# Removing trim cans from recessed lights?



## mibrop (Nov 8, 2009)

My house is five years old and the recessed lighting trim originally in the house has all yellowed (not UV stable I presume). It's made of some sort of plastic.

I want to replace the trim piece that covers the hole in the ceiling, but I don't want to replace the can inside because the new trim piece (which is metal and UL listed) has a smaller diameter so any interior can wouldn't be visible anyway.

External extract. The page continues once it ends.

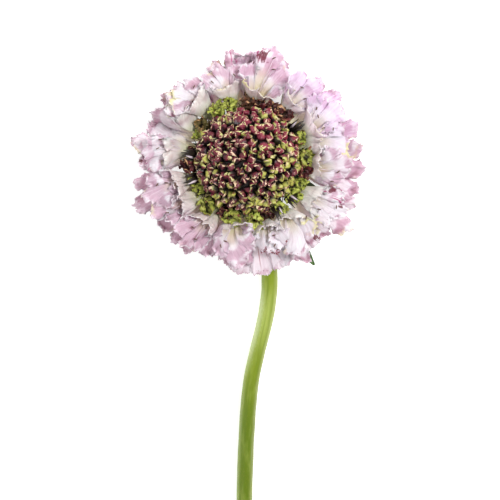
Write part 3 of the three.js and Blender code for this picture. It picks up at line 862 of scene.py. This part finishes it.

My question -- is it safe to not replace the plastic trim can? The entire recessed light fixture is new (to code 5 years ago) and the walls of the fixture box that enclose the bulb at a good 4 inches from the bulb itself. I don't think the original plastic trim can was there for any safety reason because it was less than an inch away from the bulb and always subject to intense heat.

Thanks for any insights.

Mike
Seattle


----------



## triple D (Nov 8, 2009)

Hi Mike, it's o.k. to change trims as long as trim is suitable for your can. They should really be the same brand, and inside the can on the metal sides there is a trim chart that shows the compatable model numbers and most important the proper wattage bulb to use with them. Good luck with your project, Dan


----------



## kok328 (Nov 8, 2009)

How about removing the trim piece and spraying them with white spray paint.  Reinstall and your back in business.


----------